We move through life leaving behind more than footprints. We leave impressions, moments, words, memories, that linger in places and people long after we’ve gone. A laugh that still echoes in a room. A kindness that shaped a stranger’s day. A difficult word that someone still carries, heavy and sharp. We rarely notice the shadows we leave. We are too focused on moving forward, on the next conversation, the next destination. But shadows are quiet. They stay in corners, in memories, in the small spaces between who we are and how we are remembered. Sometimes, it’s a glance that offered comfort when words could not. Sometimes, it’s a forgotten compliment that someone carries for years. Other times, it’s a silence that hurt more than words ever could. We are architects of memory, even when we don’t mean to be. We don’t always choose the shadows we leave, but we can shape them. We can choose words that offer warmth instead of cold. We can move through the world with softness, knowing that even the smallest moments leave traces. And though we may never know where our shadows fall, perhaps it is enough to be mindful of them. To remember that long after we’ve left a room, a conversation, a life, something of us lingers. And we can choose whether it is something heavy, or something that feels like light.

conversations to ourselves

There is a voice that follows us everywhere, the one that speaks in the quiet moments, in the spaces between thoughts, in the silence before sleep. It is the voice we cannot escape, the conversation that never ends. Sometimes it is kind, encouraging us when we falter, reminding us of our strength. Other times, it is sharp and unforgiving, echoing doubts we thought we had left behind. It questions, it comforts, it lingers. And though no one else hears it, it shapes us more than any outside words ever could. We rarely think about how we speak to ourselves. We carry harshness without realizing it, repeating quiet criticisms until they feel like truth. I am not enough. I should have done more. Why did I say that? These are conversations we would never have with a friend, but offer freely to ourselves. But what if we chose a different voice? What if we spoke to ourselves with softness, with understanding, with patience? What if we allowed room for mistakes, for growth, for the truth that we are always learning? The longest relationship we will ever have is with ourselves. We will be the only constant in our lives. And perhaps the greatest kindness is learning to make that inner conversation a safe place to be, where we are allowed to be imperfect, allowed to begin again, and most importantly, allowed to be enough.

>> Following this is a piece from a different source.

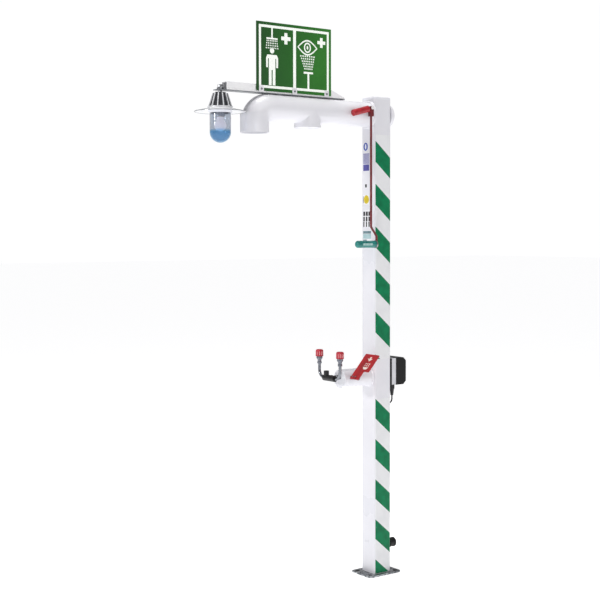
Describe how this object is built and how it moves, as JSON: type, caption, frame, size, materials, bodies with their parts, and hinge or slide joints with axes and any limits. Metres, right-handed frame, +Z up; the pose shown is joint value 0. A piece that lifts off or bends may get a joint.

shadows of familiar places

There are places we can never return to, not because they no longer exist, but because the version of them we knew has faded. The childhood street that felt endless. The café where laughter echoed years ago. The room where late-night conversations stretched into the quiet hours. We can revisit these places, stand where we once stood, but something will always feel different. The walls have aged. The people have moved on. Even the air feels unfamiliar. Because it isn’t just the place that has changed, it’s us. We are not the same people who once belonged there. And yet, these places live on in memory. Perfect and untouched. The sunlight always falls just right. The conversations are always vivid. The feelings linger, undisturbed by the passing of years. In our minds, we walk those streets, open those doors, sit in those chairs, and for a moment, we are home again. But memory is a fragile guide. It shapes places into stories, softens the edges, and blurs the details. It leaves us with echoes, with impressions, with pieces of moments that feel both close and impossibly far. Maybe that is enough. To carry these places with us, even if we can never stand in them again as we once did. To know that though time moves on, some places stay with us, not in reality, but in the quiet corners of memory, where they will always belong.

the grace of broken things

Some things break and can never be put back the way they were. A porcelain cup that shatters on the floor. A friendship that slips through silence. A belief that crumbles under the weight of experience. There are fractures that time cannot mend, no matter how much we wish it could. We are taught to fix, to restore, to seek wholeness. But some breaks are final, and the attempt to return things to what they were can feel like pressing together pieces that no longer fit. There is grief in that realization, in accepting that some things will stay broken, that some endings are not temporary, but permanent. And yet, broken does not mean meaningless. A scar on a tree is still part of its story. A cracked vase still holds the shape of what it once was. A love that ended still holds echoes of tenderness, even in its absence. What is broken can still be beautiful not for what it once was, but for what it taught us, for how it shaped us. Some things are not meant to be fixed. Some are meant to be carried, to be remembered, to remind us of the fragility of life and the depth of what it means to feel, to lose, to move forward anyway. Because sometimes, the strength is not in what we can repair, but in learning how to live with the beauty of what remains.

the invisible shape of memory

Some moments arrive like soft ripples. They do not change the course of our lives, do not alter our plans, do not leave visible marks. And yet, they stay with us, lingering quietly, shaping the way we remember a day, a season, a version of ourselves. A fleeting smile from a stranger on a difficult morning. A song that plays at the perfect moment, making the world feel briefly in tune. A conversation that feels like sunlight through heavy clouds. These moments are small, almost insignificant. They change nothing. And yet, they feel like everything. They are reminders that meaning is not always tied to milestones or grand events. Sometimes, meaning is found in the quiet, ordinary moments that pass without notice but leave an echo. The way the air smells before rain. The hush of dawn before the city wakes. The comfort of a familiar routine. These are the moments that give life its softness. The kind we rarely talk about, the kind that don’t fit into stories but shape us nonetheless. They remind us that even in the quietest parts of life, beauty exists, waiting to be noticed. And perhaps that is enough. To know that even when nothing seems to be happening, life is still offering us small, precious moments. Moments that change nothing, but feel like everything.